The three driving forces are customers who care about health, flavor and expense. Some diners feel more comfortable knowing where the food originated and if it is organic or all-natural. Others want to support local businesses and are pleased when they hear money taken from the guest is spent in the country or a surrounding county, while others prefer taste. “A vine ripe tomato just tastes better, we all know that,” says Snyder. “We are willing to spend an extra 10 percent to 15 percent above others offered by the mainstream companies that call on us.”

In southeast Georgia, in the heart of Vidalia onion country, Elements Bistro & Grill in Lyons, GA, is an upscale steakhouse and seafood restaurant. The restaurant purchases from several local growers. An area greenhouse helps provide product during the off-season. It tries to serve local Georgia products throughout the year, but that can be tricky, says Richard Nanney, executive chef. “Serving Georgia products is very important,” he says. “It keeps the community growing. It helps promote interest in the food and menus. To see people familiar with companies in the community being utilized keeps it centralized in the local area. It helps a lot with business because they’re familiar names attached to the items.”
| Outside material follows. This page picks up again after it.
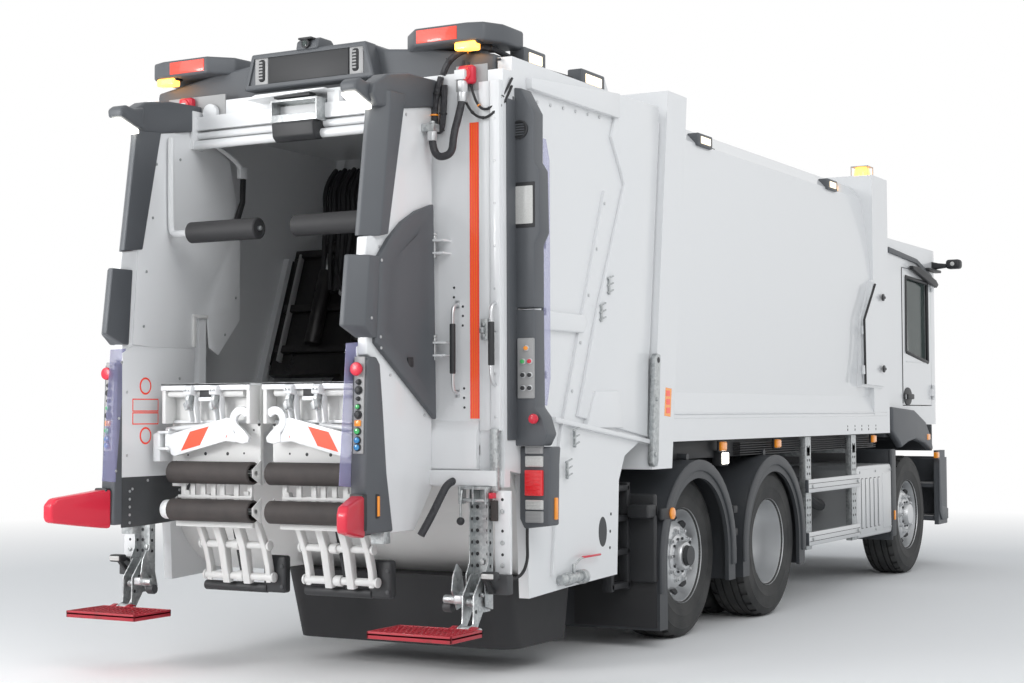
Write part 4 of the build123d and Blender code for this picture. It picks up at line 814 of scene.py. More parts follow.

Elements’ staff tells patrons about local foods. Notifying customers is critical. The restaurant tries to educate customers when product is available and the type of products it serves, says Nanney. Vidalia onions are popular, of course, as well as Georgia lettuce, chard, kale, spinach, beets, blueberries and strawberries. The restaurant hosts quarterly wine tastings, which include regional ingredients to support seasonal themes. Adding different twists on the food served with the libations, Elements tries to replicate cuisines accompanying the wines using local ingredients.

“I see the local trend increasing,” says Nanney. “I have worked in Atlanta and Savannah. In my experience here, customers usually respond well to it. When we do feature local, it does seem to get a better response.”